Joachim Meyerhoffs 4. Buch: Verliebt in Hannas Schneidezähne

Ein Manisch-Depressiver in „Welt im Rücken“: Joachim Meyerhoff
Der Schauspieler und seine Geliebten. Drei. Gleichzeitig.

So ist Joachim Meyerhoff besser zu verkraften.

Im Buch kann er niemanden mit Theaterblut bespritzen und auch niemanden von der Bühne herunter beleidigen. (WER IST HIER DICK? Pah!)

"Die Welt im Rücken" im Burgtheater ist ein heftiges Stück – aber so mag Meyerhoff Theater, seit er in jungen Jahren der Vorstellung einer spanischen Gruppe zugeschaut hat. "Extrem" wurde zum Lieblingswort, und zumindest seinen Oberkörper will er seither dem Publikum nackt zeigen, wann immer es irgendwie halbwegs möglich ist.

Ticktack

Aber im Buch, und das ist Balsam, patzt er sich selbst an, mit heißem Pizzakäse, und beschimpft wird er von zumindest einer seiner gleichzeitig drei Freundinnen.

Von Hanna in Duisburg.

Eine extreme Frau, nicht nur wegen ihrer riesigen Schneidezähne, in die Meyerhoff vernarrt war damals, als er Mitte 20 war.

Er spielte in Duisburg Theater – z.
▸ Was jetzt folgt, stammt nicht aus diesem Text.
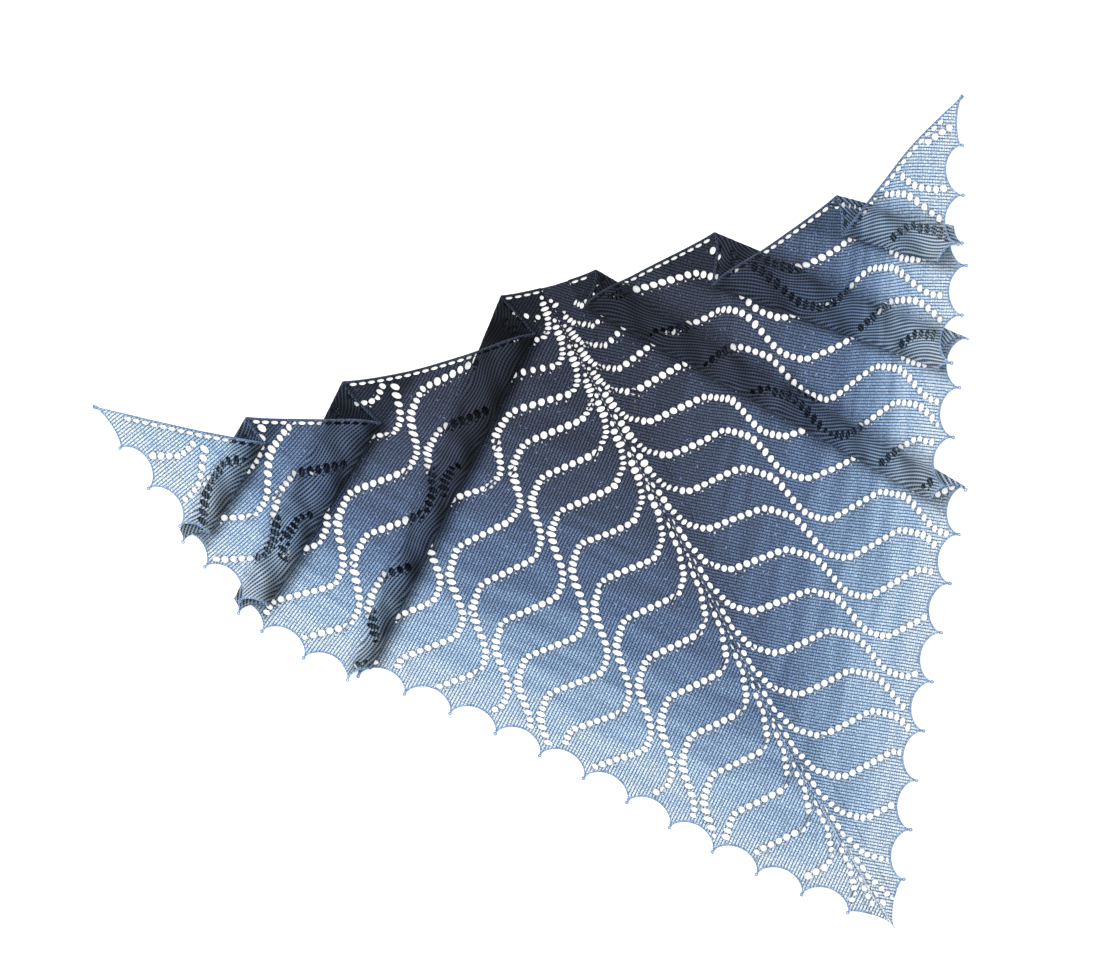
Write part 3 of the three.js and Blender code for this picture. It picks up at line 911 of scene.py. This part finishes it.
def knit_mesh(border, cut, bands, stations, wale, to_flat):
    """Triangles of one stretch of cloth with its eyelets left open, in knitted directions."""
    points, edges, ring_of = [], [], []

    def add(new, ring=-1, closed=True, linked=True):
        start = len(ring_of)
        points.append(new)
        ring_of.extend([ring] * len(new))
        if linked:
            edges.extend((start + n, start + (n + 1) % len(new)) for n in range(len(new) - (not closed)))

    add(border)
    for station in stations:
        add(station, closed=False)
    for n, ring in enumerate(cut.rings):
        add(ring, n)
    rims = np.concatenate(cut.rims)
    rims = rims[inside(rims, border)]
    rims = rims[clear_of(rims, np.concatenate(points), RIM_ROOM)]
    _, firsts = np.unique(rims // RIM_CELL, axis=0, return_index=True)
    add(off_bends(rims[np.sort(firsts)], bands, to_flat), linked=False)
    add(fill_points(border, cut.rims, wale, bands, to_flat), linked=False)

    coords = np.concatenate(points)
    scale = np.array([WALE_STEPS / wale, 1 / ROW_STEP])
    middle = (coords * scale).mean(0)
    flat_points = [Vector(p) for p in (coords * scale - middle).tolist()]
    found, _, triangles, sources, *_ = delaunay_2d_cdt(flat_points, edges, [], 0, SAME_POINT, True)
    verts = (np.array([tuple(v) for v in found]) + middle) / scale
    rings = np.full(len(verts), -1)
    for n, origins in enumerate(sources):
        for origin in origins:
            verts[n] = coords[origin]
            if ring_of[origin] >= 0:
                rings[n] = ring_of[origin]
    faces = np.array(triangles)
    corners = rings[faces]
    in_hole = (corners[:, 0] >= 0) & (corners == corners[:, :1]).all(1)
    middles = verts[faces].mean(1)
    for ring in cut.rings:
        if not inside(ring, border).all():
            close = np.nonzero((np.abs(middles - ring.mean(0)) < NEAR_HOLE).all(1))[0]
            in_hole[close[inside(middles[close], ring)]] = True
    faces = faces[~in_hole & inside(middles, border)]
    used, places = np.unique(faces, return_inverse=True)
    return verts[used], places.reshape(faces.shape), rings[used]


def stations_of(wing, number, outline):
    """The lines along which a panel bends, each as knitted places, and the bands they fill."""
    if number == 0:
        return [], []
    pleat = wing.pleats[number - 1]
    offsets = [(pleat.hidden, HIDDEN_REACH * k) for k in BEND_STEPS[1:]]
    offsets += [(pleat.shown, SHOWN_REACH * k) for k in BEND_STEPS]
    lines = []
    for fold, off in offsets:
        line = moved(fold, off)
        top, low = (crossing(line, edge)[0] for edge in (wing.neck, wing.edge))
        along = stepped(top, low, SIDE_STEP)
        beyond = (top - low) * BEYOND_EDGE
        along = along[clear_of(along, outline, STATION_ROOM)]
        along = np.concatenate([[top + beyond], along, [low - beyond]])
        lines.append(knit_of(wing, along))
    return lines, [(pleat.hidden, HIDDEN_REACH + BAND_ROOM), (pleat.shown, SHOWN_REACH + BAND_ROOM)]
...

B. eine Uhr, er musste "ticktackticktack" sagen – und war mit Hanna im Restaurant essen.

Als es ans Zahlen ging, fragte die Kellnerin: "Getrennt oder zusammen?"
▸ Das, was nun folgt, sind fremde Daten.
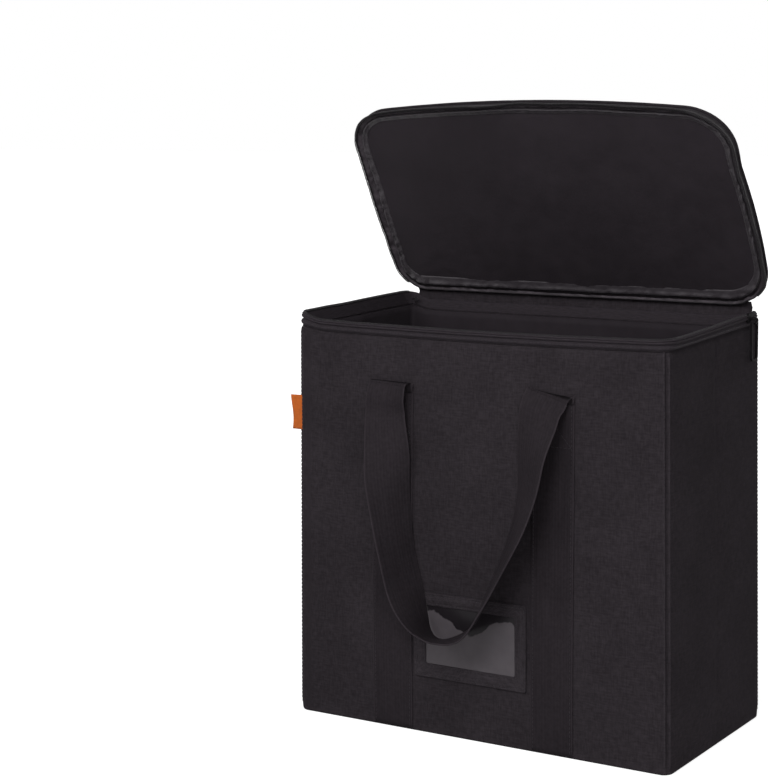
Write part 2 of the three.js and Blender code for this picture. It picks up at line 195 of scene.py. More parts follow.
def dress(piece, body, slot, *replaced):
    """Says which body a piece rides on and which CAD nodes it stands for. Its slot, the finish that it
    would take, is not used.
    """
    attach(piece, body)
    if replaced:
        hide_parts(*replaced)


# Materials
class Shader:
    """One node material, with short forms for the nodes that it needs."""

    def __init__(self, name, roughness, specular, sheen=0.0):
        self.material = bpy.data.materials.new(name)
        self.material.use_nodes = True
        self.tree = self.material.node_tree
        self.base = self.tree.nodes["Principled BSDF"]
        self.base.inputs["Roughness"].default_value = roughness
        self.base.inputs["Specular IOR Level"].default_value = specular
        self.base.inputs["Sheen Weight"].default_value = sheen
        self.base.inputs["Sheen Roughness"].default_value = 0.45

    def feed(self, socket, source):
        if isinstance(source, bpy.types.NodeSocket):
            self.tree.links.new(source, socket)
        else:
            socket.default_value = source

    def node(self, kind, sources, **settings):
        made = self.tree.nodes.new(kind)
        for key, value in settings.items():
            setattr(made, key, value)
        for place, source in sources.items():
            self.feed(made.inputs[place], source)
        return made

    def math(self, operation, first, second=0.0):
        made = self.node("ShaderNodeMath", {0: first, 1: second}, operation=operation)
        return made.outputs[0]

    def product(self, first, *others):
        for other in others:
            first = self.math("MULTIPLY", first, other)
        return first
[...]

Da zuckte Hanna völlig aus: "Was geht dich denn das an, du blöde Kuh. Wir wissen das doch selbst nicht so genau."

So geht Band vier von Meyerhofers Erinnerungen. Manchmal kommt dem 50-Jährigen alles wahr vor, manchmal wie erfunden – das spricht tatsächlich für eine Autobiografie.

Nach Kinderjahren, die er oft auf der laufenden Waschmaschine verbrachte, weil er so zappelte, und auf der Waschmaschine vibrierten sie beide schön, und er gab Ruhe ... und nach dem Austauschjahr in Amerika und der Zeit bei den Großeltern und in der Münchner Schauspielschule ... geht’s jetzt um die Frauen.

Wieder extrem

Damit fehlt diesmal etwas von der Traurigkeit, die immer in Balance mit seinem Humor stand.

Aber wir gönnen’s ihm: Als Joachim Meyerhoff ein Engagement in Dortmund bekam, fuhr er nur noch zwischendurch zu den Schneidezähnen nach Duisburg.

In Dortmund hatte er eine Tänzerin zur Freundin. Diese Franka trank gern und kotzte mehr als sie redete – aber ihre Zunge, ein Traum! Stark! Ein volles Plastiksackerl konnte sie damit heben. Also extrem.

Ausgelastet war M. damit aber nicht, er nahm ja Aufputschmittel, und so stieg er aus dem Bett der Tänzerin und schlich um vier in der Früh zu einer dicken, recht ordinären Bäckerin in die Backstube. Es gab Puddingbrezel und mehr. Er half ihr bei der Arbeit, man wird das Gefühl nicht los: Bei ihr fühlte er sich am wohlsten.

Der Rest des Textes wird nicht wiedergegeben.